Billions of dollars in federal education aid is flowing to the states, propping up budgets, saving jobs and programs, and creating powerful incentives for governors and legislatures to adopt new school policies. Now that it’s campaign season, candidates for state office across the country are taking very different positions on the wisdom and necessity of that spending. As I explained in a recent story, some contenders—mostly conservatives—have described those federal efforts as wasteful and intrusive, while others—mostly Democrats—cast them as perfectly proper.
One of the people I interviewed for my story is an authority on both state and federal education policy: Richard W. Riley, who served as Secretary of Education under Bill Clinton, and as a two-term Democratic governor of South Carolina.

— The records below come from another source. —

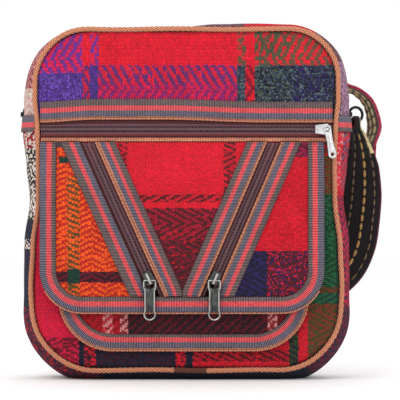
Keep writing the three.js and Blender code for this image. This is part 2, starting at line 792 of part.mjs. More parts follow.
// A folded tab, seen from above, whose base lies on the gusset and whose hole holds the ring's wire
function tabGeometry() {
  const shape = new THREE.Shape();
  shape.moveTo(0, -tabWall);
  shape.lineTo(tabWall, -tabWall);
  shape.absarc(tabWall, 0, tabWall, -0.5 * Math.PI, 0.5 * Math.PI, false);
  shape.lineTo(0, tabWall);
  shape.closePath();
  shape.holes.push(ringHole(tabWall, 0, tabHole));
  const geometry = new THREE.ExtrudeGeometry(shape, {
    depth: tabWidth, bevelEnabled: false, curveSegments: tabSegments,
  });
  geometry.translate(0, 0, -tabWidth / 2);
  return geometry;
}

// The tabs sit towards the back and lean with the gusset there: place on the gusset, and the directions
// out of it and back along it
function tabPlace(side, behind) {
  const slope = (2 * sideOut(ringHeight) * behind) / gussetHalfDepth ** 2;
  const turn = Math.atan(slope);
  const out = new THREE.Vector3(side * Math.cos(turn), Math.sin(turn), 0);
  const back = new THREE.Vector3(-side * Math.sin(turn), Math.cos(turn), 0);
  const base = new THREE.Vector3(side * gussetFace(behind), behind, ringHeight).addScaledVector(out, gap);
  return { turn, out, back, base };
}

// The right ring stands out from the bag; the left one is drawn backwards along it
const right = tabPlace(1, rightTabBehind);
const left = tabPlace(-1, leftTabBehind);
const rightRing = right.base.clone().addScaledVector(right.out, tabWall + ringRadius);
const leftRing = left.base.clone().addScaledVector(left.out, tabWall).addScaledVector(left.back, ringRadius);
const ringShape = () => new THREE.TorusGeometry(ringRadius, ringWire, 6, ringSegments);

const rightTab = add('tab_right', tabGeometry(), looks.strap);
rightTab.position.copy(right.base);
rightTab.rotation.z = right.turn;
const ringOnRight = add('ring_right', ringShape(), looks.blackMetal);
ringOnRight.position.copy(rightRing);
ringOnRight.rotation.set(Math.PI / 2, 0, right.turn, 'ZYX');
const leftTab = add('tab_left', tabGeometry(), looks.strap);
leftTab.position.copy(left.base);
leftTab.rotation.z = Math.PI - left.turn;
const ringOnLeft = add('ring_left', ringShape(), looks.blackMetal);
ringOnLeft.position.copy(leftRing);
ringOnLeft.rotation.set(0, Math.PI / 2, -left.turn, 'ZYX');

// Strap: the front strand drops from the right ring and goes behind the bag, turns back there, comes up
// as the second strand, arcs over at the top and crosses behind the bag to the left ring.
// across: share of the half width; rise: height over the rings as a share of the strap's drop; behind:
// distance from the back's face as a share of the half depth; wide: share of the strap's width; face:
// direction of the width.
const strapRows = [
  { across: 1.146, behind: -0.42, rise: -0.086, wide: 0.32, face: [1, 0, 0] },
  { across: 1.165, behind: -0.42, rise: -0.168, wide: 0.5, face: [1, -0.1, 0] },
  { across: 1.175, behind: -0.36, rise: -0.268, wide: 0.8, face: [0.96, -0.28, 0] },
  { across: 1.175, behind: -0.2, rise: -0.406, wide: 0.97, face: [0.93, -0.36, 0] },
  { across: 1.16, behind: 0.05, rise: -0.552, wide: 1, face: [0.95, -0.3, 0] },
  { across: 1.13, behind: 0.18, rise: -0.689, wide: 1, face: [0.95, -0.1, -0.2] },
  { across: 1.06, behind: 0.2, rise: -0.799, wide: 1, face: [0.8, 0, -0.6] },
  { across: 0.9, behind: 0.16, rise: -0.896, wide: 1, face: [0.55, 0, -0.83] },
  { across: 0.66, behind: 0.13, rise: -0.963, wide: 1, face: [0.3, 0, -0.95] },
  { across: 0, behind: 0.1, rise: -1, wide: 1, face: [0, 0, -1] },
  { across: -0.4, behind: 0.1, rise: -1, wide: 1, face: [0, 0, -1] },
  { across: -0.7, behind: 0.26, rise: -1, wide: 1, face: [0, 0, -1] },
  { across: -0.62, behind: 0.4, rise: -1, wide: 1, face: [0, 0, -1] },
  { across: -0.4, behind: 0.36, rise: -1, wide: 1, face: [0, 0, -1] },
  { across: 0, behind: 0.28, rise: -1, wide: 1, face: [0, 0, -1] },
  { across: 0.66, behind: 0.3, rise: -0.963, wide: 1, face: [0.3, 0, -0.95] },
  { across: 0.9, behind: 0.34, rise: -0.896, wide: 1, face: [0.55, 0, -0.83] },
  { across: 1.06, behind: 0.4, rise: -0.799, wide: 1, face: [0.8, 0, -0.6] },
  { across: 1.12, behind: 0.42, rise: -0.689, wide: 1, face: [0.95, -0.1, -0.2] },
  { across: 1.15, behind: 0.4, rise: -0.552, wide: 1, face: [0.95, -0.25, 0] },
  { across: 1.18, behind: 0.42, rise: -0.406, wide: 1, face: [0.8, -0.6, 0] },
  { across: 1.2, behind: 0.46, rise: -0.278, wide: 1, face: [0.6, -0.8, 0] },
  { across: 1.235, behind: 0.52, rise: -0.159, wide: 1, face: [0.42, -0.9, 0] },
  { across: 1.264, behind: 0.58, rise: -0.076, wide: 1, face: [0.38, -0.92, 0] },
  { across: 1.27, behind: 0.64, rise: 0, wide: 1, face: [0.32, -0.94, 0] },
  { across: 1.24, behind: 0.7, rise: 0.064, wide: 1, face: [0.16, -0.98, 0] },
  { across: 1.185, behind: 0.74, rise: 0.114, wide: 1, face: [0.05, -1, 0] },
  { across: 1.105, behind: 0.76, rise: 0.152, wide: 1, face: [0, -1, 0.05] },
  { across: 0.98, behind: 0.74, rise: 0.174, wide: 1, face: [0, -1, 0.1] },
  { across: 0.74, behind: 0.6, rise: 0.183, wide: 1, face: [0, -0.85, 0.5] },
  { across: 0.42, behind: 0.38, rise: 0.18, wide: 1, face: [0, -0.45, 0.9] },
  { across: 0.08, behind: 0.2, rise: 0.171, wide: 1, face: [0, -0.1, 1] },
  { across: -0.35, behind: 0.18, rise: 0.143, wide: 1, face: [0, 0, 1] },
  { across: -0.7, behind: 0.24, rise: 0.099, wide: 0.94, face: [0.1, 0, 1] },
  { across: -0.92, behind: 0.36, rise: 0.055, wide: 0.72, face: [0.1, 0, 1] },
  { across: -1.03, behind: 0.27, rise: 0.019, wide: 0.4, face: [0.1, 0, 1] },
];

const foldRadius = ringWire + gap * 2 + strapThickness / 2 + ringRadius
  - Math.sqrt(ringRadius ** 2 - (strapEndWidth / 2) ** 2);

// The loose tail beside a ring. along: distance from the wire; aside: share of the fold's radius; wide:
// share of the end's width.
const tailRows = [
  { along: 14, aside: 1.9, wide: 2 }, { along: 8, aside: 1.5, wide: 1.5 }, { along: 3, aside: 1, wide: 1 },
];
const foldStep = 36;

// The end that wraps a ring: centre is the wire's middle, pull points from the ring along the strap and
// back points to the side where the loose tail lies
function strapFold(centre, pull, back, face) {
  const rows = [];
  const put = (along, aside, width) => rows.push({
    point: centre.clone().addScaledVector(pull, along).addScaledVector(back, aside),
    width,
    face: new THREE.Vector3(...face),
  });
  tailRows.forEach((row) => put(row.along, foldRadius * row.aside, strapEndWidth * row.wide));
  for (let angle = 0; angle <= 180; angle += foldStep) {
    const turn = THREE.MathUtils.degToRad(angle);
    put(-foldRadius * Math.sin(turn), foldRadius * Math.cos(turn), strapEndWidth);
  }
  put(tailRows[2].along, -foldRadius, strapEndWidth);
  return rows;
}

function strapPath() {
  const down = new THREE.Vector3(0, 0, -1);
  const backward = new THREE.Vector3(0, 1, 0);
  const inward = new THREE.Vector3(1, 0, 0);
  const rightWire = rightRing.clone().addScaledVector(down, ringRadius);
  const leftWire = leftRing.clone().addScaledVector(left.back, ringRadius);
  const rightFold = strapFold(rightWire, down, right.back, right.out.toArray());
  const leftFold = strapFold(leftWire, backward, inward, [0, 0, 1]);
  const middle = strapRows.map((row) => {
    const x = row.across * bodyHalfWidth;
    const z = ringHeight + row.rise * strapDrop;
    const y = faceDepth(x, z) + row.behind * seamHalfDepth;
    const face = new THREE.Vector3(...row.face);
    return { point: new THREE.Vector3(x, y, z), width: row.wide * strapWidth, face };
  });
  return [...rightFold, ...middle, ...leftFold.reverse()];
}

function strapGeometry() {
  const rows = strapPath();
  const curve = new THREE.CatmullRomCurve3(rows.map((row) => row.point), false, 'centripetal');
  const steps = 2;
  const count = rows.length - 1;
  const rings = [];
  for (let i = 0; i <= count * steps; i += 1) {
    const at = i / steps;
    const [n, m] = [Math.floor(at), Math.min(Math.floor(at) + 1, count)];
    const t = at - n;
    const point = curve.getPoint(at / count);
    const along = curve.getTangent(at / count);
    const face = rows[n].face.clone().lerp(rows[m].face, t);
    face.addScaledVector(along, -face.dot(along)).normalize();
    const out = new THREE.Vector3().crossVectors(along, face);
    const half = THREE.MathUtils.lerp(rows[n].width, rows[m].width, t) / 2;
    const corner = (a, b) => point.clone()
      .addScaledVector(face, a * half)
      .addScaledVector(out, (b * strapThickness) / 2);
    rings.push([corner(-1, -1), corner(1, -1), corner(1, 1), corner(-1, 1)]);
  }
  return loft(rings, false);
}

add('strap', strapGeometry(), looks.strap);

export default bag;
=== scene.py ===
import math

import bmesh
import bpy
import numpy as np
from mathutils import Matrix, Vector
from mathutils.geometry import delaunay_2d_cdt


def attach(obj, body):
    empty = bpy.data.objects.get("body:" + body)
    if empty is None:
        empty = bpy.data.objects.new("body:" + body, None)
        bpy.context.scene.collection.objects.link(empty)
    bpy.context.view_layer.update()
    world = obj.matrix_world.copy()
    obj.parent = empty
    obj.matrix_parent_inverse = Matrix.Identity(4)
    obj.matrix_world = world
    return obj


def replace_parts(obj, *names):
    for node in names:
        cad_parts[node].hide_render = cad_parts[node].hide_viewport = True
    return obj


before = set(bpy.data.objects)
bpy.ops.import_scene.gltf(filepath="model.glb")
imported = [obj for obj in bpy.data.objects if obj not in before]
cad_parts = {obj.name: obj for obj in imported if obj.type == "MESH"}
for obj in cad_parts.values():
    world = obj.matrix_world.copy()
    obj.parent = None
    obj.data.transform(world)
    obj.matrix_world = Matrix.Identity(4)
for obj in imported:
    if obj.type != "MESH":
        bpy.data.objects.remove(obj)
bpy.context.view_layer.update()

# Lengths below are millimetres; MM turns them into the scene's metres.
MM = 0.001

# Camera: the photograph shows 0.8 mm of the front to each of its 400 pixels
PHOTO_PIXELS = 400
MM_PER_PIXEL = 0.8
CAMERA_AWAY = 2200
CAMERA_ACROSS = 10.8
CAMERA_HEIGHT = 143.7
FRONT_PLANE = 28

# Body, as in the model that the frame holds
HALF_WIDTH = 121
PIPING_LOW = 8
PIPING_HIGH = 280
SEAM = 35
TOP_LEFT = 43
TOP_RIGHT = 39
BOTTOM_CORNER = 48
WAIST = 3
FACE_BULGE = 6
SIDE_BULGE = 9
TOP_BULGE = 4
BOTTOM_BULGE = 13
CLOTH = 2.4
RIBBON = 1.2
TAPE = 1
PIPING = 2
GAP = 0.3

# Main zip
ZIP_Z = 200
ZIP_OPEN = 6.5
TRIM_HIGH = 15.5
EDGE_HIGH = 3.6
MAIN_SLIDER_X = 108
ARCH_RISE = 2.2
TAPE_SINK = 1.4

# Pockets
TRIM_WIDE = 13
UP_LEFT, UP_RIGHT, UP_TOP, UP_BOTTOM, UP_CORNER = -116.5, 109.5, 189.6, 54, 34
POCKET_SPACE = 2.4
POCKET_PLUMP = 3
LIFT_LENGTH = 36
LOW_LEFT, LOW_RIGHT, LOW_TOP, LOW_BOTTOM, LOW_CORNER = -101.5, 97, 136, 24, 43

# The upper pocket's tan braid shows along its bottom only
BRAID_TOP = 72

# Slanted zips; each ribbon lies 1.2 mm further out than in the model that the frame holds
TAPE_HALF = 6.2
SLANT_TRIM = 13.6
ZIPS = {"left": (-78.5, 24.4), "right": (69.6, -23.5)}
SLANT_SLIDER_Z = 82
COIL = 1.4
POST = 2.4

# Gusset band, strap and rings
BAND_Z, BAND_HIGH = 205, 13
STRAP_WIDE, STRAP_THICK, STRAP_END = 38, 2.5, 4.8
STRAP_DROP = 155.3
RING, WIRE, RING_Z = 6, 1.2, 213.5
RIGHT_RING, RIGHT_AXIS = np.array([138.135, 20.436, RING_Z]), np.array([0.37996, -0.925, 0])
LEFT_RING, LEFT_AXIS = np.array([-130.844, 22.694, RING_Z]), np.array([0.93272, -0.3606, 0])

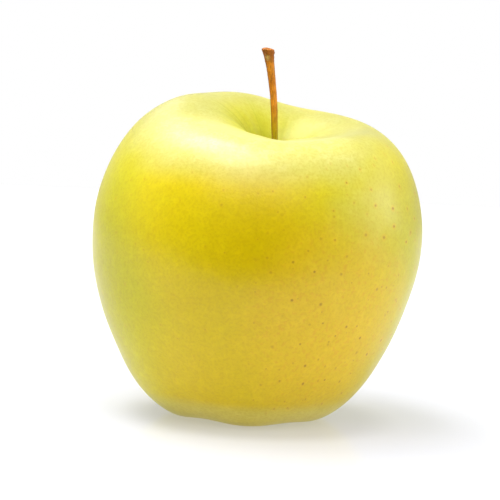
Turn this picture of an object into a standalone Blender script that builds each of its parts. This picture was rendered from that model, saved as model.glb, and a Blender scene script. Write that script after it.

Riley, who now works as a senior partner at a law firm in Greenville, S.C., says he hears concerns these days about federal overreach in education. But much of that criticism strikes him as misguided.
The South Carolinian recalled how, after delivering a speech in his home state recently, he was approached by a local bank president who complained about recent efforts to establish common state academic standards, which this gentleman argued infringed on state and local guidance over curriculum.
The former governor responded by saying that common standards are crucial to improving the quality of schools across the country, and holding them to account. He also pointed out that state-level groups—governors and schools chiefs—were leading charge, not the feds (though the Obama administration supports the effort).
“I see this as a national move—not a federal move,” Riley told me, paraphrasing what he told the businessman in South Carolina that day. “It does not tell a teacher how to teach.”
Riley knows something about the local-state-national-federal standards debate, having been a major player in the Clinton administration’s often controversial efforts to support standards in various academic subjects during the 1990s. Today’s effort, known as the Common Core State Standards Initiative, is necessary, he told me, because “you can’t have accountabilty without standards.”
The Obama administration rewarded states in the federal Race to the Top competition for adopting common standards, and creating that carrot was a wise move, Riley said.
“Those are good incentives,” he said, noting that “states [didn’t] have to take that money.”
Riley declined to speculate on whether supporting recent federal involvement in education was smart politics for candidates on the stump this fall. But he said there was a strong case to be made for the federal government’s actions in one respect.
“It’s very clear that the jobs issue is a critical issue,” he said. “The federal government should be very much involved in jobs creation and retention, and jobs development.”
As the lingering effects of the recession continue to batter state and local budgets, federal support for schools is critical, he added: “We’ll never work our way out of it without strong support for education.”